5.5 It is observed that the Show Cause Notice and the Order-in-Original have incorrectly proceeded on the basis that the Appellants – Sainath Industries could not produce documents to prove transportation up to the factory at Silvasaa. Firstly, the freight paid is undisputedly up to Silvasaa. Secondly, Appellants’ Accounts Manager, Shri Sanjay Chaturvedi has stated that he made entries in RG 23A Register based on instructions of factory gate security staff and sorting supervisor. No investigation has been made with the factory gate security staff and sorting supervisor nor is it the case in the Show Cause Notice that the imported inputs were not entered in the inward gate register. Thirdly, the Panchnama dated 0 1.12.2006 itself records that a team of officers of DRI, Surat had already on 13.10.2006 visited the Appellants’ factory and withdrawn all records pertaining to import of the scrap vide Panchanama dated 13.10.2006. In view of the same, the Appellants cannot be expected to produce documents showing transport of the imported scrap to the Appellants’ factory. On identical facts in the case of Sunland Metal Recycling Industries and Ors v CCE, Vapi-2016 (2) TMI 534-CESTAT AHD, this Tribunal has held that where DRI had just prior to investigations by DGCEI taken away all records pertaining to the import of scrap, the manufacturer cannot be expected to produce documents showing transport and receipt of the goods in the factory. Further, since none of the deponents of the Statements recorded by DGCEI have been examined in the adjudication proceedings, as required by Section 9D of the Central Excise Act 1944, the same cannot be considered as evidence.

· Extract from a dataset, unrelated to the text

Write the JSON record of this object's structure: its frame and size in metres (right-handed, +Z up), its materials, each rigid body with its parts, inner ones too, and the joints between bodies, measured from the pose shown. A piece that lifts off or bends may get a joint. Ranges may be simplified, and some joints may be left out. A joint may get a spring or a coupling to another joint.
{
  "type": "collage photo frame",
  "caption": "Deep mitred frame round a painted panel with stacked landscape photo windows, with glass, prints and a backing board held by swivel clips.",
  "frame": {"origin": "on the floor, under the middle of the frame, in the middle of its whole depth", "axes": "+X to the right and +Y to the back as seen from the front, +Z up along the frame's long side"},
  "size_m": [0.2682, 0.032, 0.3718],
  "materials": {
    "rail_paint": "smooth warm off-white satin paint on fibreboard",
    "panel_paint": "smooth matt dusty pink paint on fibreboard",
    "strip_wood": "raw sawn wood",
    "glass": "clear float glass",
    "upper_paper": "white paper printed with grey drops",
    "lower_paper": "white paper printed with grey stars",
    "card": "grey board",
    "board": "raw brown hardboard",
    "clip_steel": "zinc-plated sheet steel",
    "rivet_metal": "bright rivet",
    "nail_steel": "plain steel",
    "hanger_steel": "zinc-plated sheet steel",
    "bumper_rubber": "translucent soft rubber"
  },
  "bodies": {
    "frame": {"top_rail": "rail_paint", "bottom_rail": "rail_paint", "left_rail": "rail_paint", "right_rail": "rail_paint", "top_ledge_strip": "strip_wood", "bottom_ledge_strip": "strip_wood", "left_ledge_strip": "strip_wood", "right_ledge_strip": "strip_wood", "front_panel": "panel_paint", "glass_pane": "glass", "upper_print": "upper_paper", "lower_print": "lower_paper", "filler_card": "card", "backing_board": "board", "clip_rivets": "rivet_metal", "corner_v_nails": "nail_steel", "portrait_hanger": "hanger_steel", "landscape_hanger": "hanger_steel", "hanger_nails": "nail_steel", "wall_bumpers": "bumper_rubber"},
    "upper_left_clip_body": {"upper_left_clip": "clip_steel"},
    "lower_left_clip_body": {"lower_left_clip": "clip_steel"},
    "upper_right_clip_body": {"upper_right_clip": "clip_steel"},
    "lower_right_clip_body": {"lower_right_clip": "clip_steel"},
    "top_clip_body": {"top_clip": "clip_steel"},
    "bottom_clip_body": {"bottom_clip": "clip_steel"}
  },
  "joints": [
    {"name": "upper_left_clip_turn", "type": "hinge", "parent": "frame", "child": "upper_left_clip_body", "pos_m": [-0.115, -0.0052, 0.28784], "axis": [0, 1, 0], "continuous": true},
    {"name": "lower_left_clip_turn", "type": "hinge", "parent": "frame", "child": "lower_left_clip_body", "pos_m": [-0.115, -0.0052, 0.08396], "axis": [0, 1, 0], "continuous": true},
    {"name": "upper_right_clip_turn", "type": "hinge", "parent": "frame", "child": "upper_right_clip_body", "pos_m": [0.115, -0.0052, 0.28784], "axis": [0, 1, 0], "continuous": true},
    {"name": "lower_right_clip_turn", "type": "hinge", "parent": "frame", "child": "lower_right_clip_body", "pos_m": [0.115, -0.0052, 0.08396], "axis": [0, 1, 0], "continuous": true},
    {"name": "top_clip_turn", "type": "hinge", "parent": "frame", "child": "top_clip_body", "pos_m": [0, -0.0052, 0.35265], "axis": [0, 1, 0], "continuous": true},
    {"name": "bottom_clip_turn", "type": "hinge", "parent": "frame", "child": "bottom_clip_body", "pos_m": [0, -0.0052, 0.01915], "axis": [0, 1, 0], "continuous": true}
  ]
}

5.6 In view of above observations, we are of the view that the revenue could not establish that the appellant have not received the input in their factory, hence the demand of Cenvat credit in the present case is not sustainable. Consequently the penalties are also not sustainable.

5.7 In view of foregoing discussion and finding, impugned order is not sustainable therefore, the same is set aside. Appeals are allowed with consequential relief.